Partnering with specialised experts and technology-forward review teams to create more efficient and effective review workflows

As data volumes become larger and more complex, legal teams are pushing to move past the “one size fits all” approach to document review. Asking document reviewers to review and tag each document in their assigned batch across a myriad of categories (eg, responsiveness, privilege, confidentiality, protected personal information, trade secret, issue codes or hot documents) is neither effective nor efficient given today’s modern data volumes.

Forward-thinking legal teams are partnering with specialised experts to optimise review by segregating review tasks into distinct workflows for better, faster outcomes.

Linguistic experts can create or optimise keywords and search terms at the outset of a matter to defensibly reduce review datasets by hundreds of thousands to millions of documents. Linguists and information retrieval experts can use linguistic modelling to craft and execute sophisticated search queries that identify matter issues and key documents faster and more accurately than a linear review team approach. This speeds up document review overall, as reviewers have fewer categories to assess for each document, leading to a faster, more accurate review.

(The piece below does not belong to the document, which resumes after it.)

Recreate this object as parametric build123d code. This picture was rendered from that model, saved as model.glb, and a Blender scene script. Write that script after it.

AI and advanced analytic experts can defensibly and significantly reduce the amount of data that needs linear, eyes-on review by using the appropriate technology for the given review goals and matter data. They can also help explain the necessity and defensibility of AI and analytic workflows to clients, opposing counsel, judges, and government agencies.

Experienced review strategy consultants understand when and how to bring in specialised experts, manage and motivate review teams, and create an optimised review plan that ties all disparate workflows together cohesively for final production.

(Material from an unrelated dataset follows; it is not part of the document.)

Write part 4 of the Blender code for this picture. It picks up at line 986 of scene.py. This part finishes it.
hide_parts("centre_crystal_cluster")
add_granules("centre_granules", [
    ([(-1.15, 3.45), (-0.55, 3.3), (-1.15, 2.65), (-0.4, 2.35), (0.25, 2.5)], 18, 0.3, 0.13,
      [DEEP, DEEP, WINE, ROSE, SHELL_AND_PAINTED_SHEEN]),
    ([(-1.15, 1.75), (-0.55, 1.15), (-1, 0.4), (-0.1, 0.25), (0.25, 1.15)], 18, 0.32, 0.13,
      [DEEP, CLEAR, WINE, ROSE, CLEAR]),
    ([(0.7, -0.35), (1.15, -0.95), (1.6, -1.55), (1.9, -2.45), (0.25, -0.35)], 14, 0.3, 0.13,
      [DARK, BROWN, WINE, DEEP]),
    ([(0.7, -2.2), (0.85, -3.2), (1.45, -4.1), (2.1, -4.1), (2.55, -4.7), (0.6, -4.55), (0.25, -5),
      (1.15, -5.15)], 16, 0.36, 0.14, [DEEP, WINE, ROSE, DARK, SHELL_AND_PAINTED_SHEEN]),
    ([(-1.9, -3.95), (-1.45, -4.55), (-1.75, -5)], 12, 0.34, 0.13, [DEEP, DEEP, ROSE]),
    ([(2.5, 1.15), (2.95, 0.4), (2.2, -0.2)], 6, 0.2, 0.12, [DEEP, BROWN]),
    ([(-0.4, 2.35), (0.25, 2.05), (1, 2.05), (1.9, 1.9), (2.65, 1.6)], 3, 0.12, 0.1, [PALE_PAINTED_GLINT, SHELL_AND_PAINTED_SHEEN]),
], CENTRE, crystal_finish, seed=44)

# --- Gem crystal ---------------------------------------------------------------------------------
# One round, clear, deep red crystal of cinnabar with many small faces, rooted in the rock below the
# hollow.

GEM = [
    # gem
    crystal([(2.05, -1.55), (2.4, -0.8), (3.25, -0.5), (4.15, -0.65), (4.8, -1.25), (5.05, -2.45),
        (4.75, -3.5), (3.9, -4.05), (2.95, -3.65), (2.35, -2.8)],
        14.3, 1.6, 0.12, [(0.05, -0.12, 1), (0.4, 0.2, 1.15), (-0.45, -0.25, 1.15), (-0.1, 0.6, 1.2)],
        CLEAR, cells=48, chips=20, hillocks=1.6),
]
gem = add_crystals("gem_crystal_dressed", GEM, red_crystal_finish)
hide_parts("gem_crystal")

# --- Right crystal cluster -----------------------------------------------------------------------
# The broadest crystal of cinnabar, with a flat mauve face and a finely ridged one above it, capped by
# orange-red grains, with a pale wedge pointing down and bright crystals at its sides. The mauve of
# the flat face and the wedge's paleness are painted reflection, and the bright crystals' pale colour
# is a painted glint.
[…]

Technology-forward document review teams are trained to review with data reduction and efficiency in mind. These teams can identify workflows and data that are slowing review times or creating review challenges before they have more lasting downstream effects on review progress. Using document review teams who have this training reduces the cost, risk, and time of document review overall.

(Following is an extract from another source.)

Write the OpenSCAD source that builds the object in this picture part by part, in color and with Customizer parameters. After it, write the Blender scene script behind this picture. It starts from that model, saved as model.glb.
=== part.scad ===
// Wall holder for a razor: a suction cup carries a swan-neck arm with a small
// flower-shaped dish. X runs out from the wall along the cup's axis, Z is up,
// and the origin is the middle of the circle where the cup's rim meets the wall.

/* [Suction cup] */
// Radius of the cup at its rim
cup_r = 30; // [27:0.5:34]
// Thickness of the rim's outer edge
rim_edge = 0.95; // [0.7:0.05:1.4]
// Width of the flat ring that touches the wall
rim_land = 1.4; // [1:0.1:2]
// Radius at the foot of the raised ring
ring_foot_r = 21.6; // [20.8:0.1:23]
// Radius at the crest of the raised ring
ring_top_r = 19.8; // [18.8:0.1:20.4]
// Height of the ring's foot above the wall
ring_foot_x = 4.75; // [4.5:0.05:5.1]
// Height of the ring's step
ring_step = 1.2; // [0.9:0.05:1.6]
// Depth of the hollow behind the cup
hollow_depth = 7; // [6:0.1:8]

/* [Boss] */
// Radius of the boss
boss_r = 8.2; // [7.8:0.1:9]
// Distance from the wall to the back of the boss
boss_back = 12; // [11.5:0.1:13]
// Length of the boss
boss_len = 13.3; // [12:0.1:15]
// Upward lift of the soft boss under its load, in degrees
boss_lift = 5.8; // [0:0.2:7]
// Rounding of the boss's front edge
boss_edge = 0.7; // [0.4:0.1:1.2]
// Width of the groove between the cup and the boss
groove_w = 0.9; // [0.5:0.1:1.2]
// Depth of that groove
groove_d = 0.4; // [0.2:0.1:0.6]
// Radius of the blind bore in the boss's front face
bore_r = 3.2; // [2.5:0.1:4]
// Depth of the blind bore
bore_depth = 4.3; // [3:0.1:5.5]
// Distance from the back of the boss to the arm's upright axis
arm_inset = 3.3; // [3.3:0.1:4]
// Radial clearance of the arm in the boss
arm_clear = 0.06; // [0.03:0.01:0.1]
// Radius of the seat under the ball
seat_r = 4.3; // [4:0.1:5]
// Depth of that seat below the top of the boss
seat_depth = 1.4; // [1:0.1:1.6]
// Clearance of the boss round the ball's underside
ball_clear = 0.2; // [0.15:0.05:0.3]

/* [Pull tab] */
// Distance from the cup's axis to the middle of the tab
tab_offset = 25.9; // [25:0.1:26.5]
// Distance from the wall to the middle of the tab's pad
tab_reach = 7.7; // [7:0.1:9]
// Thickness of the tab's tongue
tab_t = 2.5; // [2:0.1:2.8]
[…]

As this overview outlines, innovation and evolution are necessary to address the challenges of economic volatility and emerging data sources. The legal industry is best positioned to innovate and evolve through the powerful combination of AI technology and specialised expertise (such as linguists and information retrieval specialists), which can manage the growing volumes and complexity of data efficiently, effectively, and defensibly. With cost and risk reduction in mind, more specifically legal teams and eDiscovery providers must:

– focus their innovation on methods to improve the data management and review process;

– leverage AI to effectively identify the information legal teams need, as well as to reduce the amount of “eyes on” costly and time-consuming review required for larger data volumes;

– push more of the data culling and classification upstream into the enterprise and find ways to leverage AI in that process, to reduce data volumes hosted with third-party eDiscovery providers – this will reduce costs and mitigate risks created by corporate data being dispersed across multiple providers.; and

– take a holistic approach towards managing the enterprise data lifecycle (ie, use native tools in enterprise systems such as M365 and Google Workspace to reduce downstream costs).